I squint through the bright sun, looking for my husband. He sits on his Yanmar tractor, a baseball cap shading his face. The mowing deck is six feet across, yet even so, he takes most of the afternoon to complete the task. If there is a rainstorm mid-week, he’ll mow again—he tells me that if he neglects it, the field will fill up with clumpy little grass hills. This offends his esthetic sense, precision hair cutter that he is. When my mom refers to his lawn mowing as “giving the grass a haircut,” he smiles at her apt analogy.
Paul grew up on the mean streets of Dorchester-Mattapan in the 1940s, working as a mechanic in his father’s Esso station near Franklin Field. When we bought the house in Essex, he discovered his passion for agriculture and signed up for animal husbandry and fruit tree cultivation courses at the Aggie.
For a couple of years, he raised Oxfordshire sheep, a large, Buddha-like breed with distinctive black outlines embedded in the wool on their faces. He built a lean-to shed and installed an electric fence around one acre of lawn. He let the flock graze within the fence – rows of slow-moving, prehistoric lawn mowers, silently gnawing the grass down to the ground.
He immersed himself in the creation of a pattern beginning on one side of the property, u-turning to cut an adjacent swath, until he covered the entire three acres in six foot wide swaths. If feeling inspired, he composed a Fenway Park plaid.
When a phone call came in or lunch was on the table, I waved energetically from the front door, hoping he would pick up his head and notice my flailing arms – this never worked. Yelling at the top of my lungs was not an option. My voice did not carry across the field through the distant grinding of the engine, the familiar background sound of a hot July afternoon.
Eventually, I dropped what I was doing in the house and walked the several hundred feet to the middle of the field. When Paul spotted me directly in his path, he cut the engine just in time. Sometimes, I ventured out under the cloudless sky to bring him a large glass of ice-cold lemonade.
Our rituals—the mowing in beautiful patterns, the waving, the stopping, the message, the sandwich, the cold drink – were acts of service in our reciprocal languages of love. **
The vision of that scene becomes a page that I publish to my memory. I am thirty-six again, carrying our young son through the open field so he can tell his father, in a voice brimming with excitement, “Dad, I just filled the sheep’s water all the way to the top!” Paul puts Max on his lap and they ride off together to the pen to inspect the trough, waving back in unison to me.

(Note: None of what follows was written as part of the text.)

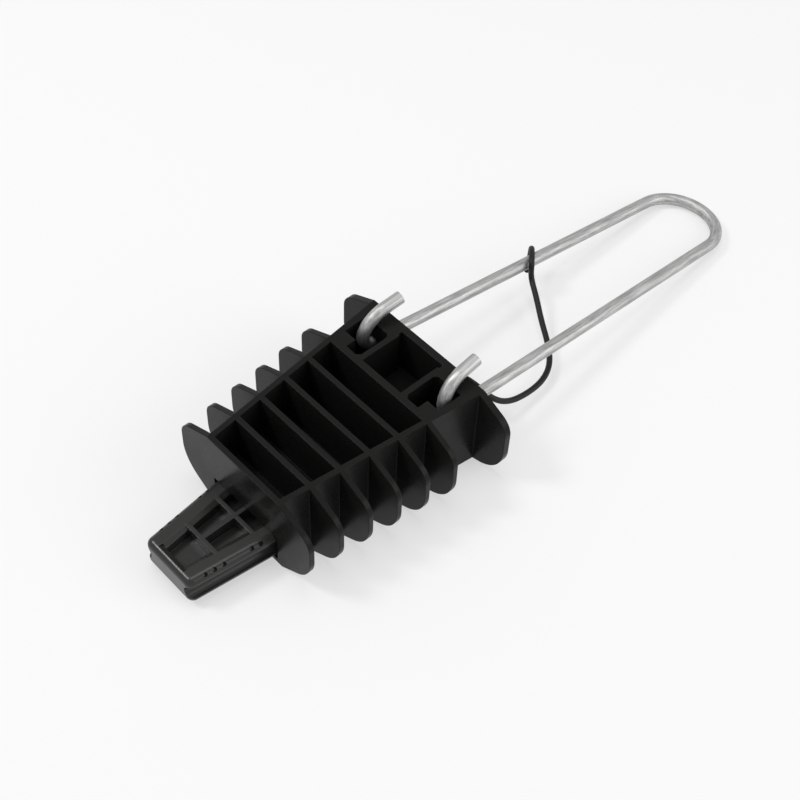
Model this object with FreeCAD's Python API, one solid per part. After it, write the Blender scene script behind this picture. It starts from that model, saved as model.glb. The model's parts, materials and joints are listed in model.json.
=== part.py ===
import FreeCAD, Part
import math
import os

# A wedge dead-end anchor clamp for an aerial cable, lying on its flat underside.
# X runs along the pull, from the span end to the pole end, Y across, Z up.
# The origin is the middle of the front flange's outer face, at the underside.
# All sizes are in millimetres.

Vector = FreeCAD.Vector

# Body shell
BODY_LENGTH = 87.0
BODY_HEIGHT = 36.8
CHANNEL_HALF_WIDTH_FRONT = 17.35
CHANNEL_HALF_WIDTH_POLE = 27.6
WALL = 2.1
FLOOR = 2.1
CEILING = 2.2
CHANNEL_HEIGHT = 13.1

# Plates across the body and the open slots between them
PLATE = 2.1
POLE_PLATE = 2.7
SLOT_COUNT = 5
PLATE_REACH_FRONT = 35.1
PLATE_REACH_POLE = 44.0
PLATE_TOP_DROP = 7.0
PLATE_BOTTOM_RISE_FRONT = 10.0
PLATE_BOTTOM_RISE_POLE = 4.0
PLATE_TOP_CORNER = 8.0
PLATE_BOTTOM_CORNER = 15.5

# Pockets in the block at the pole end
BLOCK_FRONT_WALL = 2.8
POCKET_LENGTH = 15.4
POCKET_END_WALL = 7.8
HOOK_POCKET_INNER = 12.5
HOOK_POCKET_STEP = 19.2
HOOK_SIDE_CLEARANCE = 0.4
HOOK_POCKET_STEP_LENGTH = 4.6
HOOK_POCKET_CHAMFER = 1.4
CENTRE_POCKET_HALF_WIDTH = 10.2
CENTRE_POCKET_END_WALL = 3.0
CENTRE_RELIEF_LENGTH = 2.0
CENTRE_RELIEF_DEPTH = 0.7

# Wire bail
WIRE = 5.0
BAIL_HINGE_HEIGHT = 24.9
BAIL_HALF_SPREAD = 21.9
BAIL_LOOP_RADIUS = 17.5
BAIL_REACH = 170.5
HOOK_LOWER_RADIUS = 6.5
HOOK_OVER_WALL = 3.0
HOOK_BEND_BACK = 3.2
HOOK_ARM_LENGTH = 7.5
HOOK_INWARD_LEAN = 5.0
HOOK_ARM_RISE = 14.0
WIRE_HOLE_CLEARANCE = 1.6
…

**see The Five Love Languages by Gary Chapman (1995)
Beautifully expressed and poetically written, I could feel/see/taste/experience what you wrote, and such a moving tribute to your marriage and your life together.
I feel blessed for all I’ve had, and for friends like you – lifelong!
Love the piece, Barr, and also the photo and great quote. So true.
How beautifully you express this memory; a tribute to your capacity for love. You are so lucky to have had Paul in your life to nourish and help build the woman you are!
Thank you Davida, what you say means a lot to me…
What a beautiful, compelling, and absorbing portrait of you, Paul, your relationship, that moment of reality!
David
Beautiful to read. I felt the lazy summer routine you write about so vividly but mostly I felt the love you and Paul shared.